Déranger veut dire sortir du rang.
L’Esprit saint nous bouscule, il nous dérange.
Ce fut l’expérience du père Marie-Eugène ; en même temps il confiait à la fin de sa vie « Je l’appelle mon ami et je crois que j’ai des raisons pour cela . »
Ça semble contradictoire.
Lisons quelques textes pour mieux comprendre sa doctrine.
Un ami bien déconcertant
Il arrive que l’Esprit Saint nous contrarie. Mais pourquoi ?
Nous en avons un exemple dans les Actes des Apôtres: « Paul et Silas parcoururent la Phrygie et la région galate, car le Saint Esprit les avait empêchés d’annoncer la Parole en Asie. Arrivés aux limites de la Mysie, ils tentèrent de gagner la Bithynie, mais l’Esprit de Jésus les en empêcha. (Ac 16,6-7 TOB)
Ce qui est notable, c’est que les obstacles que Paul a rencontrés, et qui sont attribuées à l’Esprit Saint, se cachent très probablement sous des apparences contingentes, ordinaires. Mais le plus étonnant, c’est que l’Esprit contrarie pour un mieux : Paul et Silas ont eu une grâce après avoir rejoint Troas à contre cœur : « Ils traversèrent alors la Mysie et descendirent à Troas. « Une nuit, Paul eut une vision : un Macédonien lui apparut, debout, qui lui faisait cette prière : «Passe en Macédoine, viens à notre secours !» À la suite de cette vision de Paul, nous avons immédiatement cherché à partir pour la Macédoine, car nous étions convaincus que Dieu venait de nous appeler à y annoncer la Bonne Nouvelle. (Ac 16,8-10) Le père Marie-Eugène a expérimenté, lui-aussi les déconvenues et les contrariétés issues de l’Esprit : « l’Esprit-Saint m’a toujours contrarié » dit-il.
Le père Marie-Eugène dirigeait le bulletin Carmel dès 1925. En 1928, il est nommé Supérieur du Juvénat du Petit Castelet à Tarascon : seulement une trentaine d’élèves… Une œuvre à laquelle il ne croyait pas. Néanmoins il s’est soumis ; les fruits apparurent peu après : c’est là qu’il rencontra les trois premières jeunes femmes avec qui il fonda l’Institut Notre-Dame de Vie.
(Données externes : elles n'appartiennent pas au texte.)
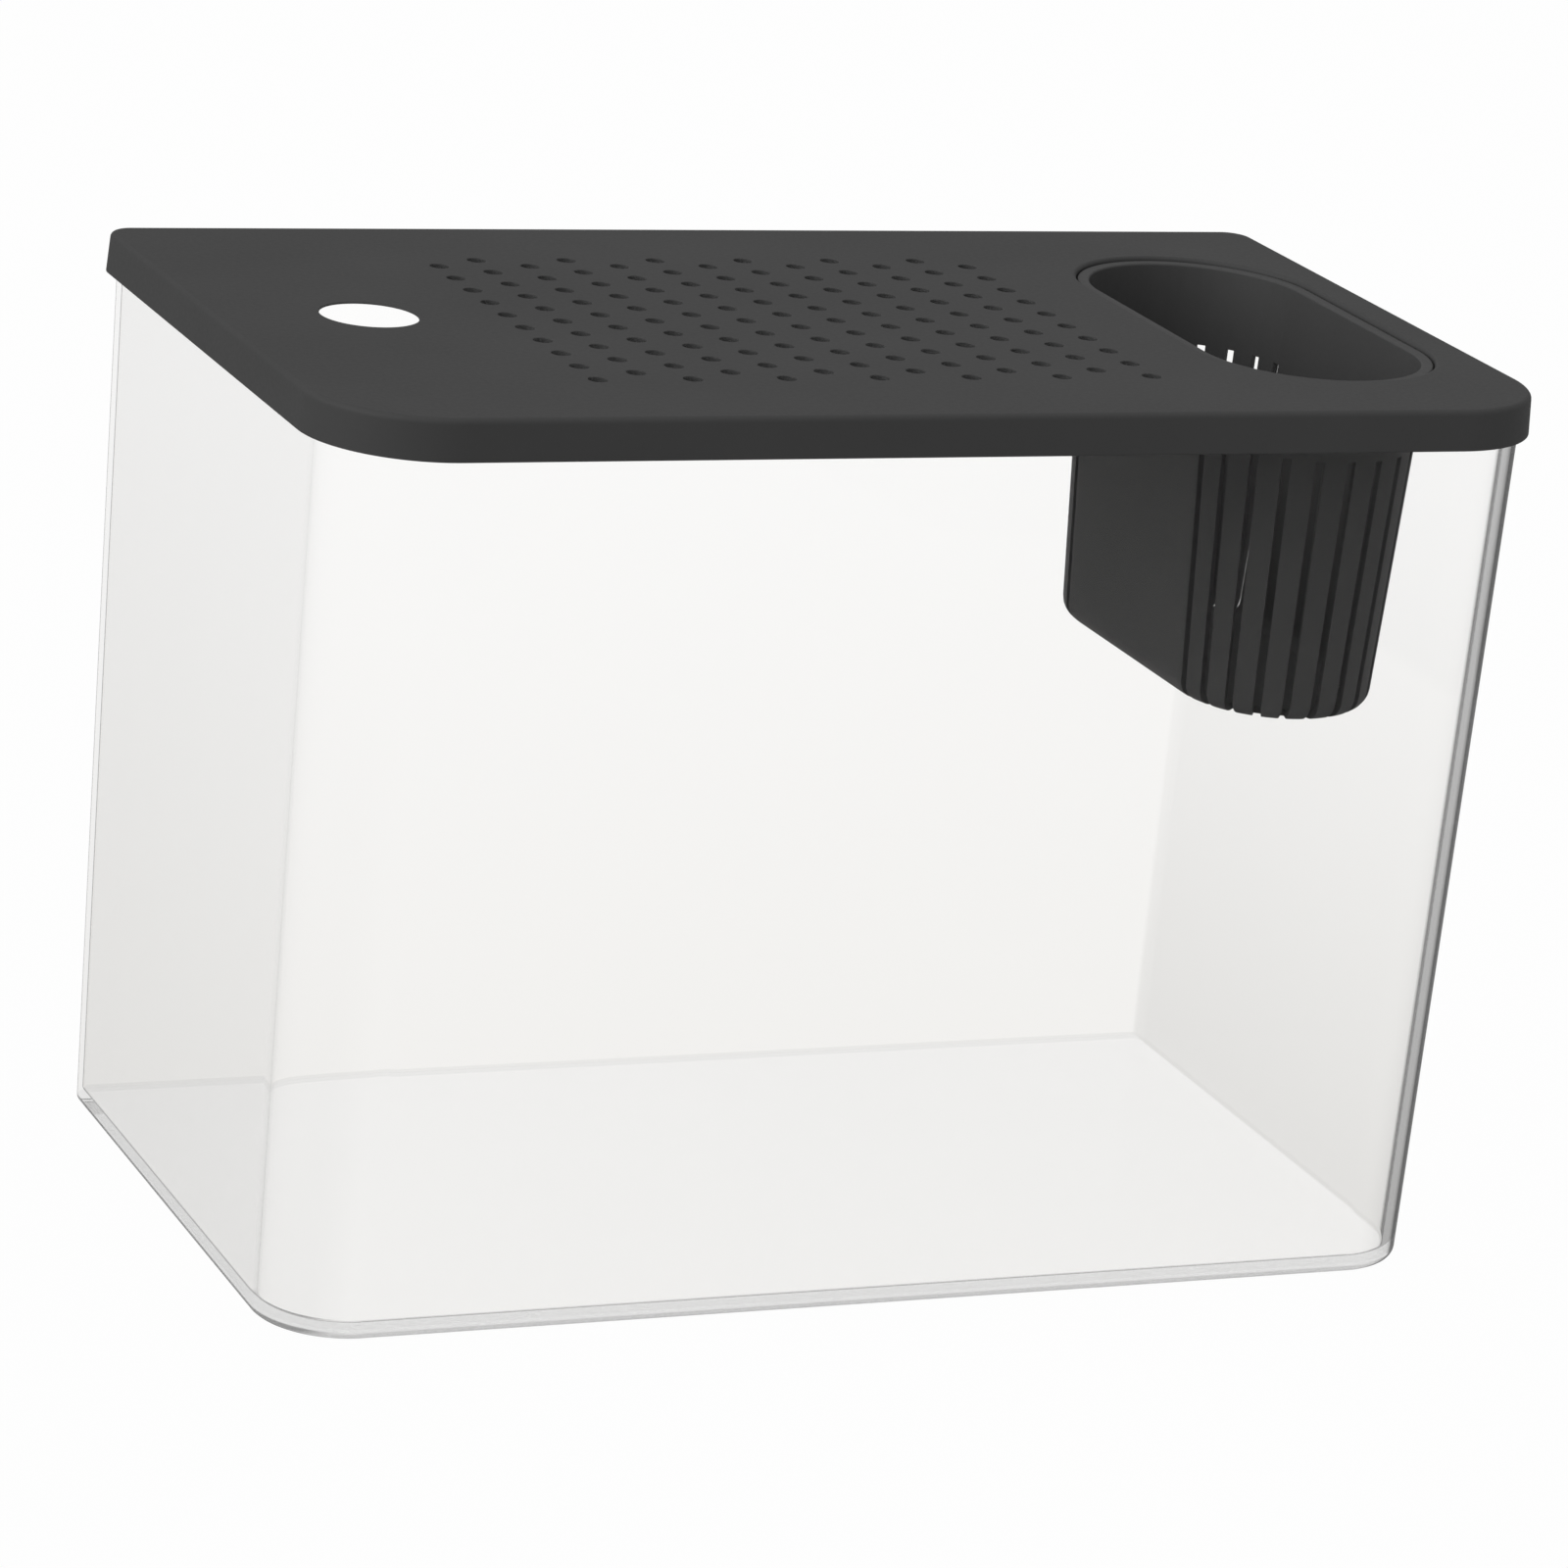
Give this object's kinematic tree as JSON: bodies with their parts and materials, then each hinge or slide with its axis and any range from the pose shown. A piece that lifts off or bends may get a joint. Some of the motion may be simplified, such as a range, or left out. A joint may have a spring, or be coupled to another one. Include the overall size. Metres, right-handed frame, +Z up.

Il fait cette confidence en 1942 :
C’est en cela que va consister l’ascèse passive : accepter les événements providentiels comme voulus par Dieu et les assumer. Car l’usure du temps, des obstacles et de la nuit de la foi pourraient faire tomber les ardeurs des débuts. La vertu d’humilité, si l’on en croit le père Marie-Eugène est le seul antidote au découragement : « Seule l’humilité peut conserver aux grands désirs leur regard confiant vers les sommets à travers les vicissitudes intérieures et extérieures de la vie spirituelle . »
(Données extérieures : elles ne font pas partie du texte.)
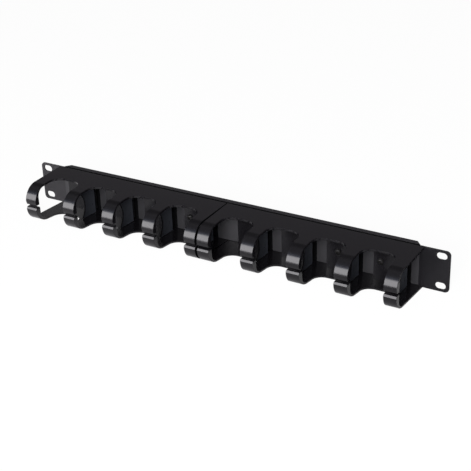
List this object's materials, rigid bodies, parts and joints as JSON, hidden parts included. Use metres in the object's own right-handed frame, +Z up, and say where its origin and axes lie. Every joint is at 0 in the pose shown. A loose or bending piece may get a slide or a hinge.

Ici nous pouvons penser à ce que dit Thérèse d’Avila de ces âmes qui n’aiment pas les reproches : « Elles n’embrassent pas la croix, elles la trainent ; aussi la croix les blesse, les lasse, et les tue. Au contraire, la croix lorsqu’elle est chérie, devient douce à porter. Cela ne fait aucun doute . »
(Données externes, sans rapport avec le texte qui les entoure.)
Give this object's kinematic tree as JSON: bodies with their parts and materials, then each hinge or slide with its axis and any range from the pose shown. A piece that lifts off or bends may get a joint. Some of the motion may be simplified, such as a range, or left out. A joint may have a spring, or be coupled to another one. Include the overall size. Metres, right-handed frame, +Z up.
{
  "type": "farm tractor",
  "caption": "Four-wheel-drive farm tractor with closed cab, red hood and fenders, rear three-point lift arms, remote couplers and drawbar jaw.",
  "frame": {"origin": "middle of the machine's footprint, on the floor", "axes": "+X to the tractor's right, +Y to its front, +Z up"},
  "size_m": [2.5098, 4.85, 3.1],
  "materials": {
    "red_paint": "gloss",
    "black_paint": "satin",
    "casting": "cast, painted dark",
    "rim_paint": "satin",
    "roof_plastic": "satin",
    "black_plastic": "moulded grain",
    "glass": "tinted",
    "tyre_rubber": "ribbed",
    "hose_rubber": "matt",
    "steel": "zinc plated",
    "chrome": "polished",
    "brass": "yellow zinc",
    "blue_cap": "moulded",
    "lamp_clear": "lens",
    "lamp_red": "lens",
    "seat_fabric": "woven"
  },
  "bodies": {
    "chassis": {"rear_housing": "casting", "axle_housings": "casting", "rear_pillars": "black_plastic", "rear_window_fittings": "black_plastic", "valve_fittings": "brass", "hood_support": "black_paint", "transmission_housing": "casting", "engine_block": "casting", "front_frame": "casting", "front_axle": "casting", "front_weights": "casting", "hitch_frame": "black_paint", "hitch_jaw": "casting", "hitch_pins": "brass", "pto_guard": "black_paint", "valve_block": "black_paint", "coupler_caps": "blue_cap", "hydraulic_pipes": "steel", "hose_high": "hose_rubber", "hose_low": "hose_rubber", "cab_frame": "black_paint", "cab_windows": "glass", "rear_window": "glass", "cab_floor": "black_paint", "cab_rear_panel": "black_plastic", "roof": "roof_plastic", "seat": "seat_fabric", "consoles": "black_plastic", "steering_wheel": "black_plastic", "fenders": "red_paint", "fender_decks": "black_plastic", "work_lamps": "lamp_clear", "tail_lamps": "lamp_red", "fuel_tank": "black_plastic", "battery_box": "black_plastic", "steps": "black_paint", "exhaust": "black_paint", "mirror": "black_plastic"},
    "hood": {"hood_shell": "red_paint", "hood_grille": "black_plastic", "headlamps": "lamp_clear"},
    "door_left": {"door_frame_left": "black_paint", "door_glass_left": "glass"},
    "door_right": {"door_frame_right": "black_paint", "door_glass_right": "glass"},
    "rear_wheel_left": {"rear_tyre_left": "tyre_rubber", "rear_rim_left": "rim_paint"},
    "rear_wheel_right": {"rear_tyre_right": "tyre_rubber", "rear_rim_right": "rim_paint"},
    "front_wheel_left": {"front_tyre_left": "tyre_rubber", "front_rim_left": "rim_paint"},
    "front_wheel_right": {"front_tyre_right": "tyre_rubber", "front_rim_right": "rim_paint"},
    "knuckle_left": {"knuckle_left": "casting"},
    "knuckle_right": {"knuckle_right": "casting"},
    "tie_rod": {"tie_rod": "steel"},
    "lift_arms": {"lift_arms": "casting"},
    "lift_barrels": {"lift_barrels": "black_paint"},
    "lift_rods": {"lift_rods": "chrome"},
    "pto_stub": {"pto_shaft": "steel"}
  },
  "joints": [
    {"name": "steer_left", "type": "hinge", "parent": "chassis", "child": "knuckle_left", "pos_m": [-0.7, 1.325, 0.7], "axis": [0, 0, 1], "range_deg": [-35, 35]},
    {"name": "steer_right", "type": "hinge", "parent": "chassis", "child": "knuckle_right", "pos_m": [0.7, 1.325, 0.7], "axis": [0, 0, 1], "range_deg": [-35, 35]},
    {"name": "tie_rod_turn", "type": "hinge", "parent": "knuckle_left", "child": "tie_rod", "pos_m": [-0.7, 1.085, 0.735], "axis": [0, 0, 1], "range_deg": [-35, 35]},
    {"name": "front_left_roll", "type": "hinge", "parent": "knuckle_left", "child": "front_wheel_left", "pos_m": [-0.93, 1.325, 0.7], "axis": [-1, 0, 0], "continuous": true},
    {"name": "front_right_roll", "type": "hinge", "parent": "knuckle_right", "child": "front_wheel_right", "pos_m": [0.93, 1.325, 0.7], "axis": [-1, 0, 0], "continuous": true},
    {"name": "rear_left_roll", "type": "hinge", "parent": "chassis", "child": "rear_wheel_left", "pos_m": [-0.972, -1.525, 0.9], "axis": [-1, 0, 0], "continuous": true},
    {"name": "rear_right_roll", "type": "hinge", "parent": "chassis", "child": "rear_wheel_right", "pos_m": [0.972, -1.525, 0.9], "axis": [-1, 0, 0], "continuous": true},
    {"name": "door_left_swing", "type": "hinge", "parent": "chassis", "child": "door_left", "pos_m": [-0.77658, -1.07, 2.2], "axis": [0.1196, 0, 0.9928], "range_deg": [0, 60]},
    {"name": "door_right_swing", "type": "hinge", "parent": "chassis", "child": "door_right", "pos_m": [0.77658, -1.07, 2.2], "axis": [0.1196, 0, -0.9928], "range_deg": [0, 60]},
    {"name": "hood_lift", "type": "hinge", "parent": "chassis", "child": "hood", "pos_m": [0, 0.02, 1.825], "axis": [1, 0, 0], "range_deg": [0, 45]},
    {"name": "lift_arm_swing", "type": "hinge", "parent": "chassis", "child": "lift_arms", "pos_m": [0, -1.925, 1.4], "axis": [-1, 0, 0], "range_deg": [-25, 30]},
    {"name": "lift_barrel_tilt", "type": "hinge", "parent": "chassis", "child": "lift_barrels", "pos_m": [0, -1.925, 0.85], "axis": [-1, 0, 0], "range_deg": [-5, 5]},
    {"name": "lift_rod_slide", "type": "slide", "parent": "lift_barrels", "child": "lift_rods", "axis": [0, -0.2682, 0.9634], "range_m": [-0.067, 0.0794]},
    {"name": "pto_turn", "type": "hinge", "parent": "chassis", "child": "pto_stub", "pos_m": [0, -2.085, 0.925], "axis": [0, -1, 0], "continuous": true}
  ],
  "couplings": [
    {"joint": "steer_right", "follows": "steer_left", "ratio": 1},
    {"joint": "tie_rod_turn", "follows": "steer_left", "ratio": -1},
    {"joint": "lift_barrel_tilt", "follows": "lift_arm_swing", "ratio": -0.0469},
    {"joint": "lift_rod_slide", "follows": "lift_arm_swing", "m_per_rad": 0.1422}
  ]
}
Un ami qui dilate et sanctifie
Dans l’œuvre du père Marie-Eugène, ce qui domine n’est pas le rôle de contention de l’Esprit, mais plutôt son rôle de dilatation, de sanctification.
Nous devons au prophète Ezéchiel cet oracle : « Je mettrai mon esprit en vous et je ferai que vous marchiez selon mes lois et que vous observiez et pratiquiez mes coutumes » (Ez 36, 27). Que signifie cette habitation ? Non pas certes comme une perle dans son écrin, mais plutôt un principe actif, qui est amour et foyer d’amour. Il est là signifie : il agit. « Dieu, dit le père Marie-Eugène, est en activité constante d’amour » (Je veux voir Dieu p. 58).
La grâce nous fait enfants de Dieu, et nous rend capable d’appeler Dieu Père. Le père Marie-Eugène insiste sur le fait que la grâce nous rend participants de la vie divine « pour nous soulever en cette aspiration vers Dieu notre Père » (Je veux voir Dieu p. 1028).
« Quand l’Esprit-Saint nous saisit, il nous lie à tous les mouvements, toutes les aspirations de l’Amour substantiel qu’il est lui-même dans le sein de Dieu et nous associe à ses réalisations » (p. 1030).
Le rôle actif de l’Esprit Saint en nous impose en retour une réponse active sur le plan de la foi : « Il ne s’agit pas de croire à l’Esprit Saint d’une façon vague ; il faut que nous croyions en lui comme à une réalité vivante, à une Personne vivante, intelligente, toute-puissante, comme à une personne qui sait ce qu’elle veut, qui fait ce qu’elle veut, et qui sait où elle va .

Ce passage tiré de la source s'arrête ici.